With the Asia’s elderly population alone expected to double to more than 660 million by 2034, and the challenges involved in caregiving being universal, “supporting this population requires solutions that are global in nature,” said Ms Stynchula. Co-founder James Slusser, a business and marketing specialist, moved to Hong Kong in January 2016 to head up the local office as a basis for regional expansion.
Its business model is based on a “circle of care,” with the elderly person at the centre, surrounded by a network of concerned individuals – family members, caregivers and medical practitioners – who connect online to collaboratively create and manage a patient-centred care plan.
It also involves a “transition of care,” following the patient from home to hospital to rehabilitation facility and back home, or nursing home, as their needs change.
Two-way Business Platform
“The platform is both a business-to-business (B2B) and business-to-consumer (B2C) product. The bulk of the growth is driven by healthcare professionals purchasing subscriptions on behalf of their patient populations in an effort to reduce the total cost of care and improve health outcomes,” said Mr Slusser. “It is simultaneously marketed to consumers who want to get engaged, stay informed, and have the peace of mind and convenience of managing the care for their loved ones from anywhere in the world.
“Clearly there is a tsunami of ageing that’s happening around the world and we know there’s going to be this wall of elderly people who are going to need support in some fashion. We are one possible solution to help address that problem.”
Immersing himself in the city’s vibrant entrepreneurial scene, Mr Slusser immediately found synergies for his digital start-up. “Hong Kong is very strong in Fintech and IoT [the Internet of Things],” he said. “Geographically, it’s very easy to get to other major Asian cities from here.”
The challenge when coming to Asia, he said, was to establish whether the market was ready for such a product. So Mr Slusser’s first few months, after moving to Hong Kong in January, focused on intensive research.
“I’m finding we’re still a little premature for Asia, and that’s okay; different cultures are at different places in their need for this. But when you stand back and look at the demographic numbers, it’s coming whether you like it or not. So I feel that it’s good to be here as a first mover because there’s a chance to tailor the product culturally to what Asia needs, which may be slightingly different to US needs, and modify it as needed.”
For instance, Mr Slusser explained, a user in the US might want to keep closer tabs on a parent either living alone, or in a nursing home, which the platform enables.
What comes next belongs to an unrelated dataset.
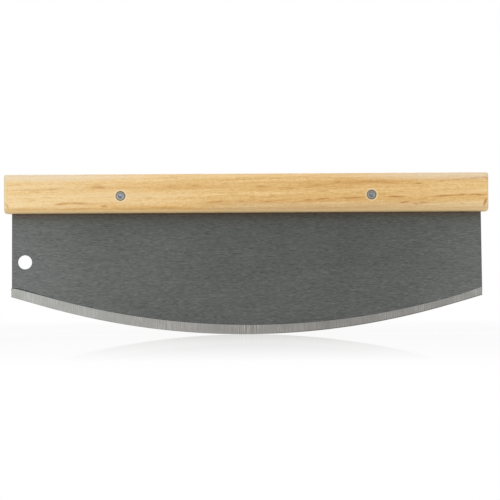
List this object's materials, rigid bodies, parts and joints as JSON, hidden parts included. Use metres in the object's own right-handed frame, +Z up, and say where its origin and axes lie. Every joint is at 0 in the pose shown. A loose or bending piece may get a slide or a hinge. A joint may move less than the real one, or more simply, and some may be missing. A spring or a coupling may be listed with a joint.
{
  "type": "rocking pizza knife",
  "caption": "Rocking pizza knife: a wide satin steel blade with a long curved edge, riveted into the saw kerf of a straight wooden bar handle.",
  "frame": {"origin": "below the middle of the handle, at the height of the lowest point of the cutting edge", "axes": "+X along the handle to the right, -Y out of the front face, +Z up from the edge to the handle"},
  "size_m": [0.355, 0.02, 0.1182],
  "materials": {
    "handle_wood": "fine sanded pale rubberwood, thin clear oil",
    "blade_steel": "satin faces with fine lengthwise brushing, bevel ground across",
    "rivet_steel": "plain bright steel, dulled in the funnel"
  },
  "bodies": {
    "root": {"handle_bar": "handle_wood", "blade": "blade_steel", "left_rivet_sleeve": "rivet_steel", "left_rivet_pin": "rivet_steel", "right_rivet_sleeve": "rivet_steel", "right_rivet_pin": "rivet_steel"}
  },
  "joints": []
}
In Asia, the elderly relative often lives in a multi-generational household, looked after during the day by a domestic helper who possibly has no medical training. In this case, the helper may join the “circle,” and receive support to optimise the care provided.
“Completely aside from REUNIONCare, I think there’s going to be a huge opportunity for caregiving training and services in Hong Kong and wider Asia going forward,” Mr Slusser said.
Early Mover Advantage
He added that it’s “an incredibly exciting time to be in Hong Kong,” where the notion of technology-enabled health care is still brand new.
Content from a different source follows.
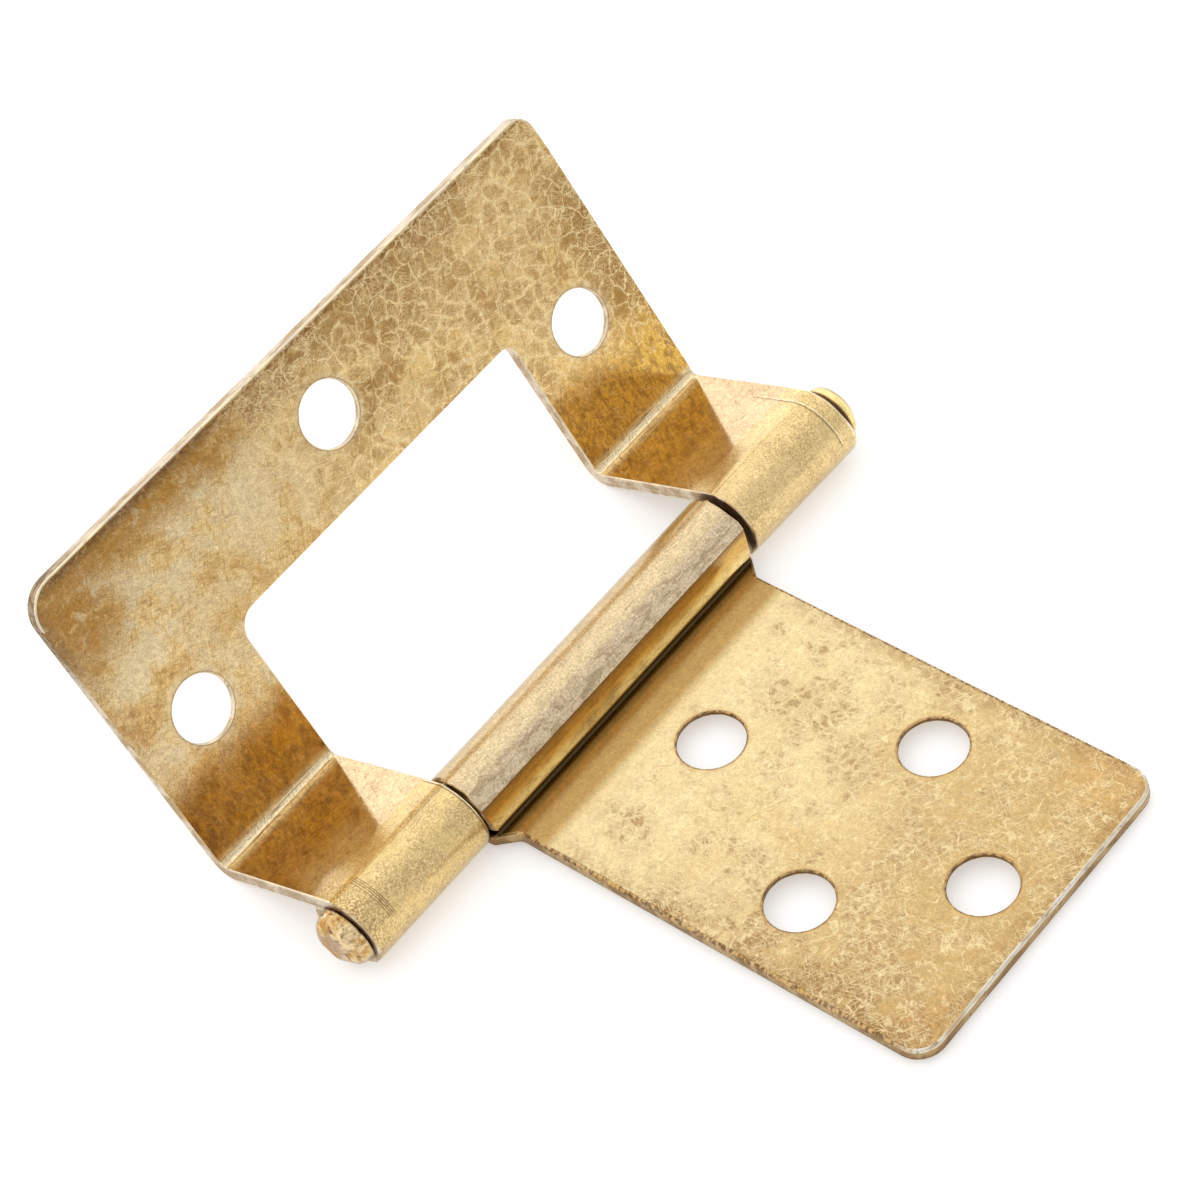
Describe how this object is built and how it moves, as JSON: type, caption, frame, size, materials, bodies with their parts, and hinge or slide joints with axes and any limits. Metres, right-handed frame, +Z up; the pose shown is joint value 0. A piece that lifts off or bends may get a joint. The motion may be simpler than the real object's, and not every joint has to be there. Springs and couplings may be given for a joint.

“It’s like all the pieces of the puzzle here, but they’re not connected yet,” he said. As medical costs continue to spiral out of control, there will be a demand for those types of services, he believes.
“When you get back to the basic raw numbers, there are more people in need of care than there are people able to support them. My belief is there needs to be technology solutions to help support that care, and I think REUNIONCare can be part of that solution.”